▸ **WRITTEN EXERCISE**: Restate each of the lines given below, word for word.

══════════════════════════════

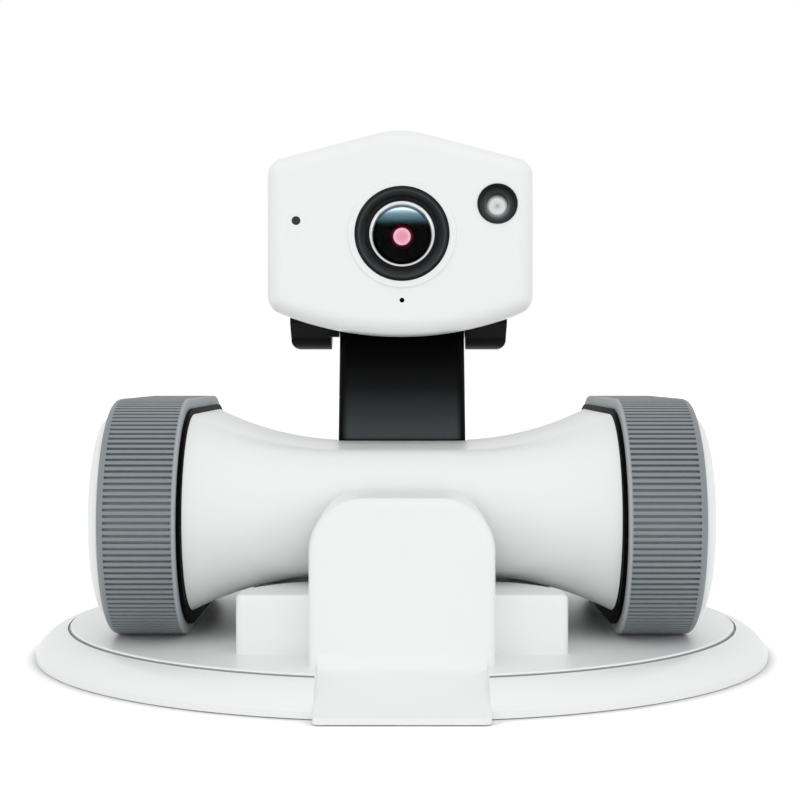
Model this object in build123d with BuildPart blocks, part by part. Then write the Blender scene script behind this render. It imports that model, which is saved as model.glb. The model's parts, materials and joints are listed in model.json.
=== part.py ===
import os
from math import asin, atan2, cos, degrees, pi, radians, sin, sqrt, tan

from build123d import *

os.makedirs("parts", exist_ok=True)

# A tracked robot camera parked on its round charging dock, in millimetres.
# The robot faces -Y, +Z is up, and X = 0 is the middle. Left is the robot's own left, +X.
# The origin is the middle of the dock's underside.

# Clearances
fit_gap = 0.3
running_gap = 0.05
seam_gap = 0.8

# Dock: a round plate with a sloping skirt, a cradle under the robot and a charging post
disc_radius = 117.6
skirt_width = 10.6
deck_top = 10.0
dock_wall = 2.4
rim_bottom = 0.3
rim_lip = 2.2
skirt_bulge = 1.5
seam_step = 0.8
shelf_width = 4.3
shelf_thickness = 2.0
plate_bottom = 0.8
plate_thickness = 2.0
foot_radius = 8.0
feet_inset = 25.6
boss_radius = 3.6
screw_radius = 1.4
screw_head_radius = 2.8
screw_depth = 4.5
screws_inset = 43.6
cradle_half_width = 47.5
cradle_front = -74.0
cradle_back = 46.0
cradle_top = 26.8
cradle_gap = 2.6
cradle_corner = 3.0
cradle_edge = 1.6
scoop_depth = 3.2
scoop_start = 28.0
scoop_end_inset = 2.0
scoop_radius = 35.0
post_half_width = 25.5
post_front = -94.7
post_back = -57.5
post_top = 56.0
post_corner = 15.0
post_edge = 2.4
post_foot_rounding = 5.0
post_wall = 2.2
post_recess = 5.0
ramp_half_width = 23.0
ramp_gap = 0.15
ramp_overhang = 4.6
ramp_lip = 1.8
ramp_corner = 2.0
inlet_width = 7.6
inlet_height = 2.8
inlet_length = 9.0
inlet_wall = 0.4
inlet_tongue_width = 4.2
inlet_tongue_height = 0.6
cable_notch_half_width = 7.0
dock_board_length = 28.0
dock_board_width = 24.0
board_thickness = 1.0

# Charging contacts: two sprung pins in the post meet two pads on the robot
contact_spacing = 20.0
pin_radius = 1.5
pin_length = 14.0
contact_gap = 0.1
block_margin = 6.0
block_height = 11.0
well_floor = 1.2
pad_width = 5.0
pad_height = 8.0
pad_gap = 0.1
pad_depth = 3.8

# Tracks: a ribbed rubber belt round two large wheels on each side
wheel_base = 68.0
track_radius = 36.0
belt_thickness = 3.5
belt_width = 22.7
rib_depth = 1.1
rib_fill = 0.55
rib_inner_margin = 1.0
rib_outer_margin = 2.1
ribs_per_straight = 36
ribs_per_bend = 60
shoulder_radius = 1.9
guide_height = 1.5
guide_width = 3.0
wheel_width = 20.0
wheel_rim = 3.0
wheel_web = 4.0
hub_radius = 7.5
lightening_radius = 6.0
lightening_circle = 18.0
drive_slots = 24
drive_slot_width = 2.4
drive_slot_depth = 1.6
roller_radius = 7.5
idler_axle_radius = 3.0
drive_shaft_radius = 2.5
roller_pin_radius = 1.5

# Body: an hourglass shell across the robot, with its axis a little above the wheels'
body_axis_rise = 1.3
body_straight = 70.0
waist_radius = 19.2
waist_flat = 18.0
rim_radius = 30.0
body_half_span = 63.9
body_wall = 2.2
shell_split = 20.0
shell_gap = 0.2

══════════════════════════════

▸ **EXERCISE ANSWER**:
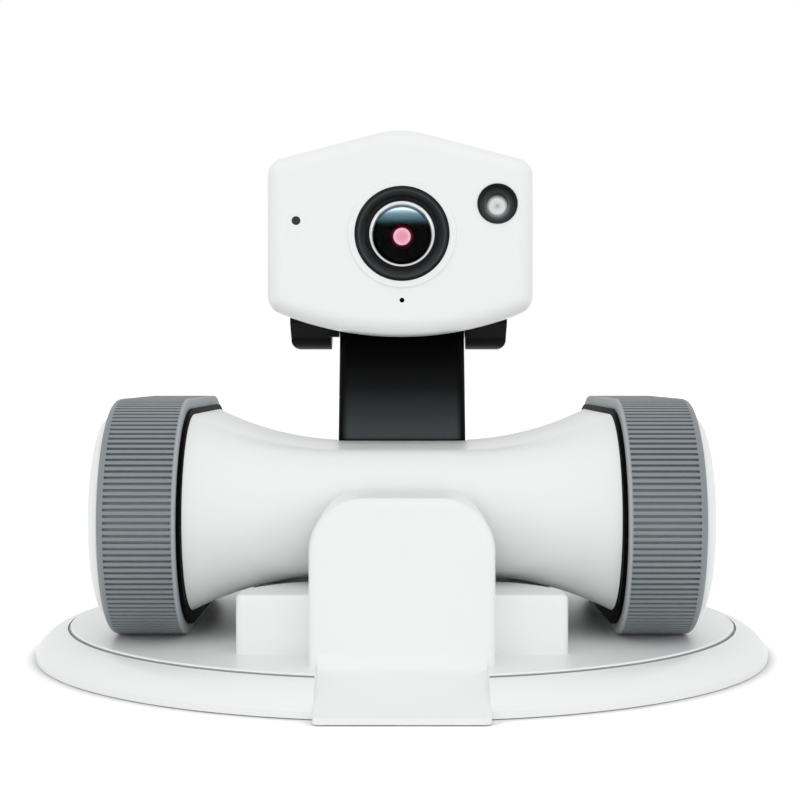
Model this object in build123d with BuildPart blocks, part by part. Then write the Blender scene script behind this render. It imports that model, which is saved as model.glb. The model's parts, materials and joints are listed in model.json.
=== part.py ===
import os
from math import asin, atan2, cos, degrees, pi, radians, sin, sqrt, tan

from build123d import *

os.makedirs("parts", exist_ok=True)

# A tracked robot camera parked on its round charging dock, in millimetres.
# The robot faces -Y, +Z is up, and X = 0 is the middle. Left is the robot's own left, +X.
# The origin is the middle of the dock's underside.

# Clearances
fit_gap = 0.3
running_gap = 0.05
seam_gap = 0.8

# Dock: a round plate with a sloping skirt, a cradle under the robot and a charging post
disc_radius = 117.6
skirt_width = 10.6
deck_top = 10.0
dock_wall = 2.4
rim_bottom = 0.3
rim_lip = 2.2
skirt_bulge = 1.5
seam_step = 0.8
shelf_width = 4.3
shelf_thickness = 2.0
plate_bottom = 0.8
plate_thickness = 2.0
foot_radius = 8.0
feet_inset = 25.6
boss_radius = 3.6
screw_radius = 1.4
screw_head_radius = 2.8
screw_depth = 4.5
screws_inset = 43.6
cradle_half_width = 47.5
cradle_front = -74.0
cradle_back = 46.0
cradle_top = 26.8
cradle_gap = 2.6
cradle_corner = 3.0
cradle_edge = 1.6
scoop_depth = 3.2
scoop_start = 28.0
scoop_end_inset = 2.0
scoop_radius = 35.0
post_half_width = 25.5
post_front = -94.7
post_back = -57.5
post_top = 56.0
post_corner = 15.0
post_edge = 2.4
post_foot_rounding = 5.0
post_wall = 2.2
post_recess = 5.0
ramp_half_width = 23.0
ramp_gap = 0.15
ramp_overhang = 4.6
ramp_lip = 1.8
ramp_corner = 2.0
inlet_width = 7.6
inlet_height = 2.8
inlet_length = 9.0
inlet_wall = 0.4
inlet_tongue_width = 4.2
inlet_tongue_height = 0.6
cable_notch_half_width = 7.0
dock_board_length = 28.0
dock_board_width = 24.0
board_thickness = 1.0

# Charging contacts: two sprung pins in the post meet two pads on the robot
contact_spacing = 20.0
pin_radius = 1.5
pin_length = 14.0
contact_gap = 0.1
block_margin = 6.0
block_height = 11.0
well_floor = 1.2
pad_width = 5.0
pad_height = 8.0
pad_gap = 0.1
pad_depth = 3.8

# Tracks: a ribbed rubber belt round two large wheels on each side
wheel_base = 68.0
track_radius = 36.0
belt_thickness = 3.5
belt_width = 22.7
rib_depth = 1.1
rib_fill = 0.55
rib_inner_margin = 1.0
rib_outer_margin = 2.1
ribs_per_straight = 36
ribs_per_bend = 60
shoulder_radius = 1.9
guide_height = 1.5
guide_width = 3.0
wheel_width = 20.0
wheel_rim = 3.0
wheel_web = 4.0
hub_radius = 7.5
lightening_radius = 6.0
lightening_circle = 18.0
drive_slots = 24
drive_slot_width = 2.4
drive_slot_depth = 1.6
roller_radius = 7.5
idler_axle_radius = 3.0
drive_shaft_radius = 2.5
roller_pin_radius = 1.5

# Body: an hourglass shell across the robot, with its axis a little above the wheels'
body_axis_rise = 1.3
body_straight = 70.0
waist_radius = 19.2
waist_flat = 18.0
rim_radius = 30.0
body_half_span = 63.9
body_wall = 2.2
shell_split = 20.0
shell_gap = 0.2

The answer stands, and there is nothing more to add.